Protect Seedlings And New Growth
Clip-on collars made from 1/4-inch hardware cloth keep sprouts safe until stems toughen. For flats of greens, set low hoops and stretch insect netting or light row cover over them. Weight the edges with soil or pins so nothing slips under the fabric.
Use Repellents Where Pressure Is Highest
Choose products with putrescent egg solids or garlic oil—both create an off-putting scent. Spray the border, then touch-up after rain or heavy irrigation. Rotate brands each month so browsing doesn’t rebound. Skip edible surfaces on harvest day; follow the label for reentry timing.
How To Tell You Have Rabbit Damage
Clean, angled cuts on stems are the giveaway. Leaves can look sheared, not ragged. You may also see round pellets and narrow paths through turf. Deer leave torn edges and taller browse lines; voles chew below ground and leave runs under thatch. Matching the sign to the culprit helps you pick the right fix fast.
Reduce Hideouts Near Beds
Trim dense groundcover and move woodpiles away from crops. Nibblers prefer to feed close to brushy cover. A clear buffer of a few yards between shrubs and lettuce rows makes night visits less cozy.
Plants They Skip More Often
No planting is off limits, yet some choices see fewer bites.

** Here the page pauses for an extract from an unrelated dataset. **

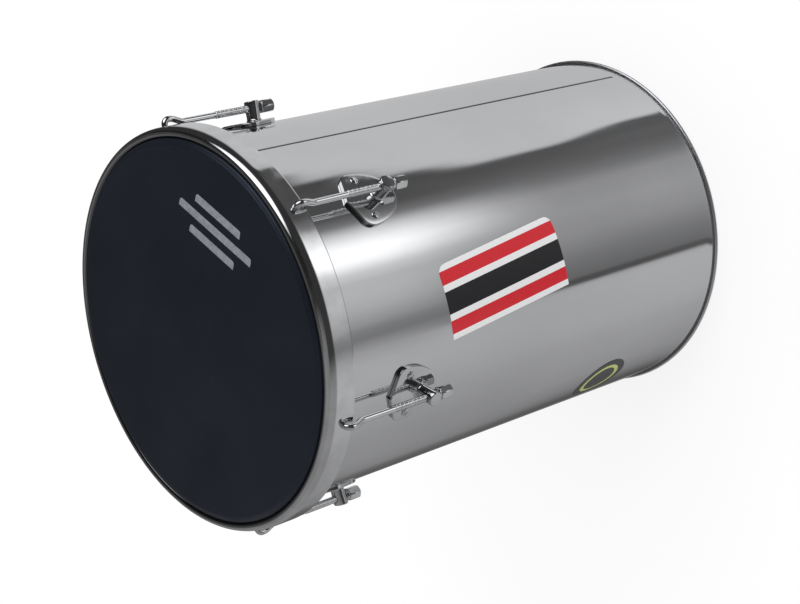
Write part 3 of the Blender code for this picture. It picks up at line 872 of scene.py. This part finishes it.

Aromatic foliage and fuzzy leaves tend to get left alone once larger options exist. Mix a few of these around tender rows to make the area less attractive while your fence does the heavy lifting.
Garden Picks That Help
Consider onions, leeks, garlic chives, sage, thyme, lavender, yarrow, nepeta, and agastache for edging. Woody herbs pull double duty as nectar sources for pollinators. Rotate beds each season so a buffet doesn’t sit in one spot year after year.
Maintenance That Keeps Results Steady
Wins fade without upkeep. A quick weekly loop around the perimeter saves crops later. Add these five habits to your routine so the barrier keeps doing its job.
Weekly Checklist
- Walk the fence and push loose spots back to the soil.
- Close any gap wider than two fingers, especially at gates.
- Trim grass along the mesh so stems don’t prop it up.
- Refresh repellent on border plants after rain.
- Swap plant collars to the newest seedlings.
Humane, Legal, And Safe Options
Trapping and relocation can run into state rules. In many places, moving wildlife is restricted. When in doubt, contact your local extension office. Spend your effort on exclusion first; it solves the problem without harm and doesn’t depend on constant reapplication.
What The Experts Recommend
University programs consistently place fencing at the top of the list. See the UC IPM guidance for signs, fence specs, and repellent notes, and review UMN Extension advice on barriers and mesh size. Both align with the plan in this guide.
Step-By-Step: Perimeter Setup For A 10×15 Bed
Materials
- 25–30 feet of 1-inch poultry netting or 1/2-inch hardware cloth, 24–36 inches tall
- Four corner posts and four mid-span stakes
- U-shaped landscape pins or fence staples
- Wire cutters and gloves
- Zip ties or wire to fasten mesh
- Optional: low hoops and insect netting for greens
Build
- Mark the rectangle and drive corner posts.
- Unroll mesh along the first side with 2–4 inches on the soil.
- Fasten mesh to posts, then pin the skirt every 12 inches.
- Repeat on each side, overlapping ends by 6 inches.
- Tie mesh at overlaps and at posts so there are no gaps.
- Hang a simple gate panel from zip ties and add a ground sweep.
- Water the skirted edge so soil seals any hairline openings.
Crop Preference Clues
Use this cheat sheet when planning beds. Tastes vary by season and region, so pair it with barriers for reliable results.
Plant Group | Often Avoided | Often Targeted |
---|---|---|
Herbs | Sage, thyme, rosemary, lavender | Parsley, cilantro, basil seedlings |
Flowers | Marigold, yarrow, nepeta | Tulips, pansies, coneflower sprouts |
Vegetables | Onions, leeks | Lettuce, beans, beets, peas |
Cold-Season Protection For Trees And Shrubs
When snow is deep, hungry mouths shift to bark. Wrap young trunks with plastic guards or a sleeve of hardware cloth set 1 inch from the bark. Keep the guard several inches above the typical snow line so teeth can’t reach tender wood. Remove tight wraps in spring so moisture doesn’t sit under the shield.
Troubleshooting Stubborn Cases
They Still Slip Under
Increase the buried skirt to 4–6 inches and pin every 8 inches. Add a short outward flare at the base so digging meets wire.
They Jump The Barrier
Raise the mesh to 30–36 inches and keep objects away from the fence that could act as a step.
Repellent Stops Working
Rain, sprinklers, and new leaf growth dilute coverage. Reapply on a 7–10 day cycle during peak pressure and swap active ingredients monthly.
Bring It All Together
Lead with a snug fence, protect new plantings up close, and keep a light rotation of safe repellents on the border. That pairing saves greens, berries, and blooms through the season with little weekly effort. Once the system is in, tending beds feels calm again.